Bold statements are made with shrimp cocktails, a brutish piece of nostalgia served in a brash metal dish stamped in the shape of a lobster with his front body parts flayed and flattened to create divots for the bulging white shrimp and a cocktail sauce. Though the appearance was enticing, the shrimp were perplexing: texturally perfect, but bereft of flavor, perhaps a result of poor husbandry.
Yet Ernie's hits when it goes on its own. Stuffed avocado, its cupped buttery flesh thickly carpeted with crabmeat, captured both the best of texture and flavor. Still it was a temperature conundrum. An icy plate cuddled cold greens, shredded carrot and an avocado half, cupping warm crabmeat, which is probably good because it signals fresh preparation. All this was draped in "sauce Antoine"--a rémoulade-like slather. The mix was delicious with distinct crab sweetness merging deftly with avocado nuttiness.

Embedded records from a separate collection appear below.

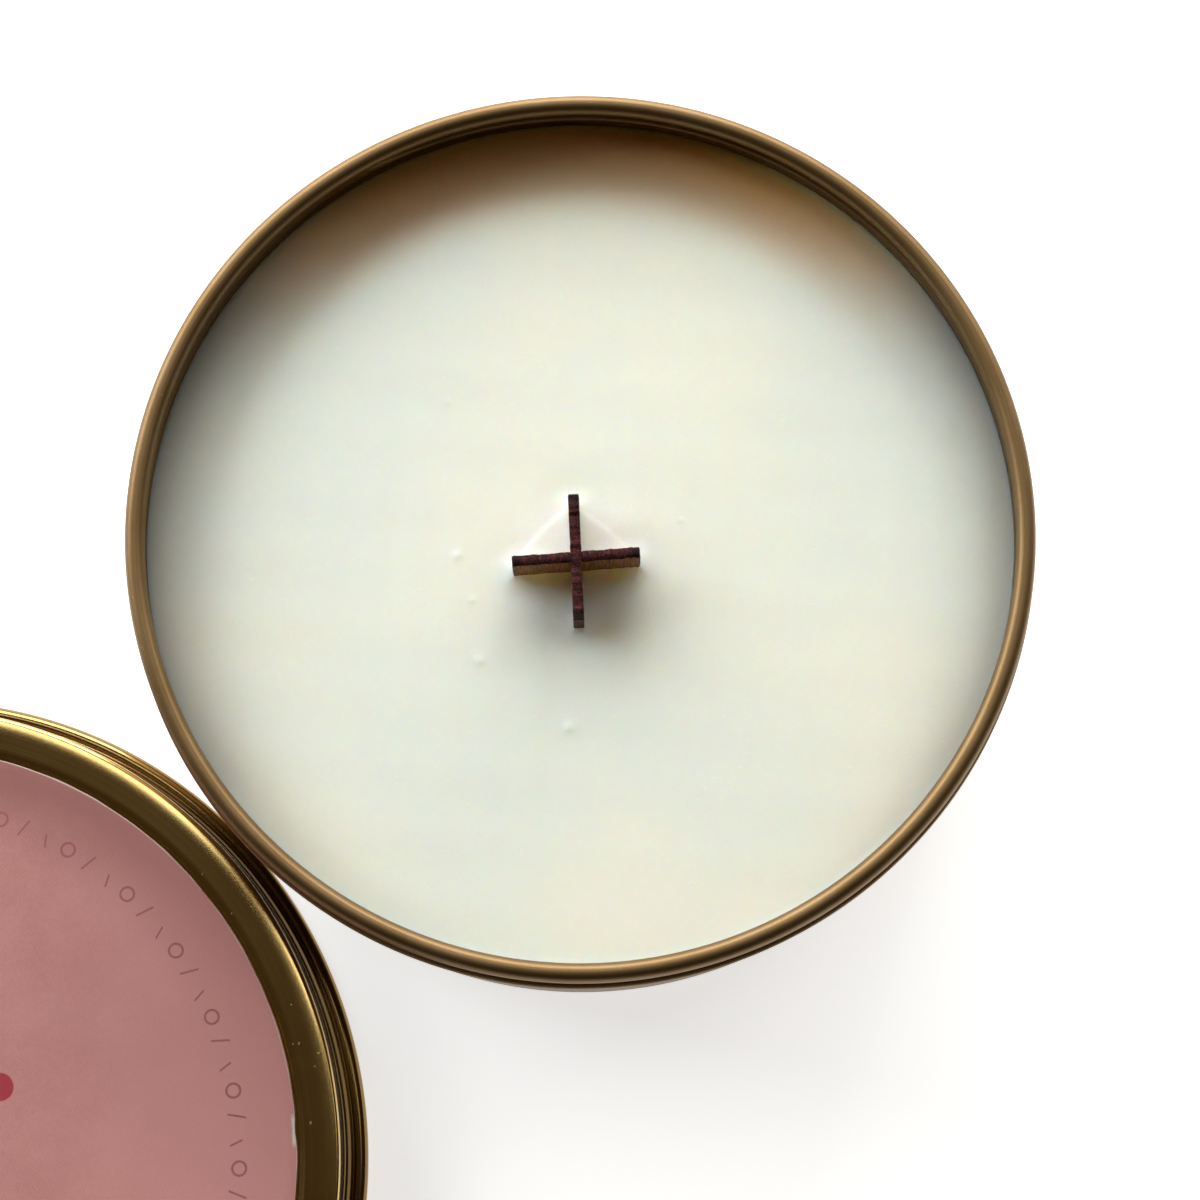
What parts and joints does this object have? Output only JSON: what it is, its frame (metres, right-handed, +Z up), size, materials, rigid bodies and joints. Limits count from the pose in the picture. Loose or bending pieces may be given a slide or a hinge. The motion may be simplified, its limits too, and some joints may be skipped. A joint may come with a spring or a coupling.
{
  "type": "candle tin",
  "caption": "Shallow round screw-top metal tin of poured wax with a cross-shaped wooden wick, its threaded lid lying flat beside it with a round paper label.",
  "frame": {"origin": "centre of the tin's flat base, on the surface it stands on", "axes": "+Z up along the tin's axis; the lid lies towards -X and -Y of the tin"},
  "size_m": [0.1418, 0.1333, 0.028],
  "materials": {
    "bronze_tin": "satin antique bronze lacquer over drawn metal",
    "gold_lid": "satin gold lacquer over pressed metal",
    "soy_wax": "poured cream wax, soft sheen",
    "wick_wood": "thin dark veneer, trimmed edges",
    "clip_zinc": "zinc plated stamping",
    "sticker_paper": "white double-sided adhesive foam dot",
    "liner_foam": "white closed-cell foam",
    "label_paper": "uncoated dusty pink paper"
  },
  "bodies": {
    "tin": {"tin_body": "bronze_tin", "wax_fill": "soy_wax", "wick_blade_side": "wick_wood", "wick_blade_front": "wick_wood", "wick_clip": "clip_zinc", "wick_sticker": "sticker_paper"},
    "lid_pad": {"lid_liner": "liner_foam"},
    "lid": {"lid_shell": "gold_lid", "lid_label": "label_paper"}
  },
  "joints": [
    {"name": "lid_lift", "type": "slide", "parent": "tin", "child": "lid_pad", "axis": [0, 0, 1], "range_m": [0, 0.04]},
    {"name": "lid_turn", "type": "hinge", "parent": "lid_pad", "child": "lid", "pos_m": [-0.0613, -0.0528, 0], "axis": [0, 0, 1], "continuous": true}
  ]
}
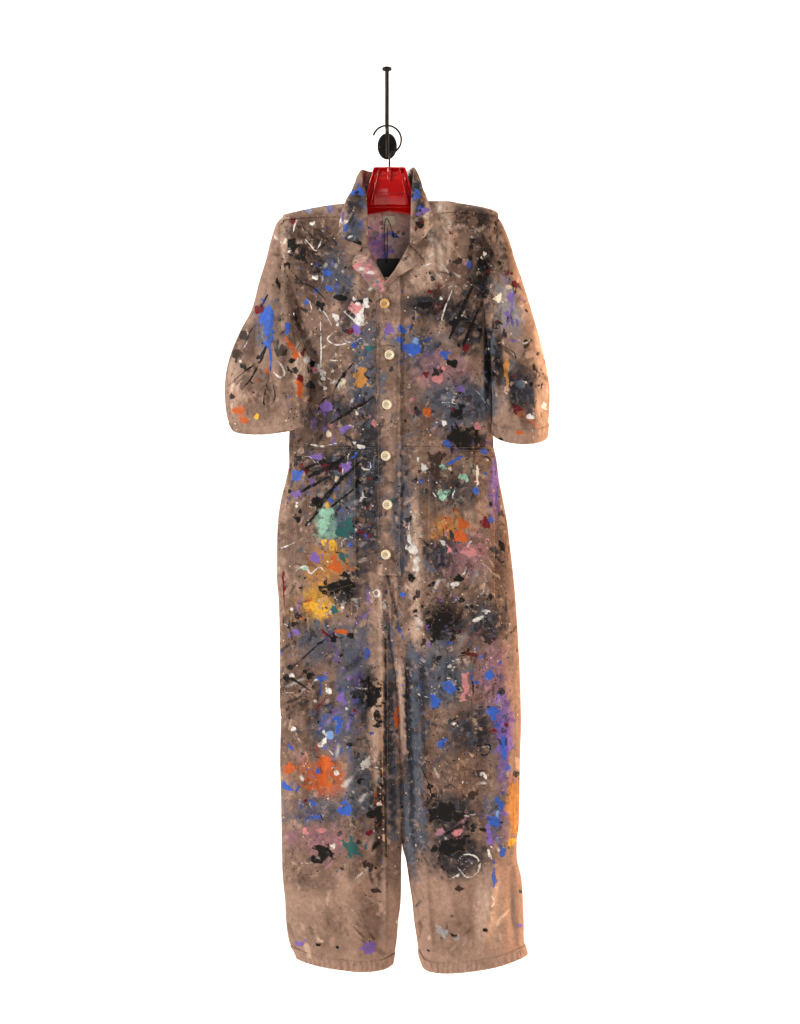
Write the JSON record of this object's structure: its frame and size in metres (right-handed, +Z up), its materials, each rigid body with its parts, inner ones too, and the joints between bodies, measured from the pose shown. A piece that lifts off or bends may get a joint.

Hearts of palm salad was a tall and square heap of greens and shredded carrot crowned with pecans. Into the sides leaned quartered hearts of palm planks, some of which were woody. It was all washed in slightly sweet vinaigrette.
At times, Ernie's seems like a creaky culinary version of General Motors, the big car corporation that notoriously swapped car platforms across its many divisions to save money, often with disastrous results (the Chevy Cavalier cheesed out as a Cadillac Cimarron, for instance, or the Chevy Nova tricked out as the price-gouging Cadillac Seville). The Greek salad was splashed with the same sweetish dressing that coddled the pecans and the hearts of palm: a cross-platform blunder. The massive Greek heap of greens, hearts of palm (all tender this time), juicy tomato slices and a pummeling of black olive slices and feta cheese crumbles, innately cries for that brisk breathy lemon-oregano dress, not cloying clutter. But maybe this was Liberace's recipe instead of Roger Smith's.
Ernie's bills itself as a casually elegant, American continental supper club. It's hard to determine how a lava lamp fits this billing, but not the classic chicken Jerusalem, a dredged chicken breast with artichoke in a creamy white wine sauce. A juicy breast is slipped over a tangle of overcooked pasta threads and topped with choke bottoms and mushrooms. It's delicious if you can avoid tangling your fork tines in the noodles.
We've found ourselves stranded in a dismal rut of odious steak as of late, each version dressed in titular prime or Black Angus. Has Dallas ceded its beef rep to Kansas City, or maybe Toledo? Yet Ernie's was a bit of a breather in this suffocating eddy of gristle and corn-fed, sponge-rubber bull. Ernie's New York "prime" sirloin strip was not only edible, it was enjoyable. The steak wasn't a stellar cut, but it didn't choke off addictive steak sensuality in a blizzard of dental challenges either. The meat was juicy--a little fatty and gristly perhaps--and tender with rich beef flavors. Red wine demi-glace was understated, adding a little fat-cutting acid without clouding the natural flavors. The "prime" inscription very nearly lived up to its billing.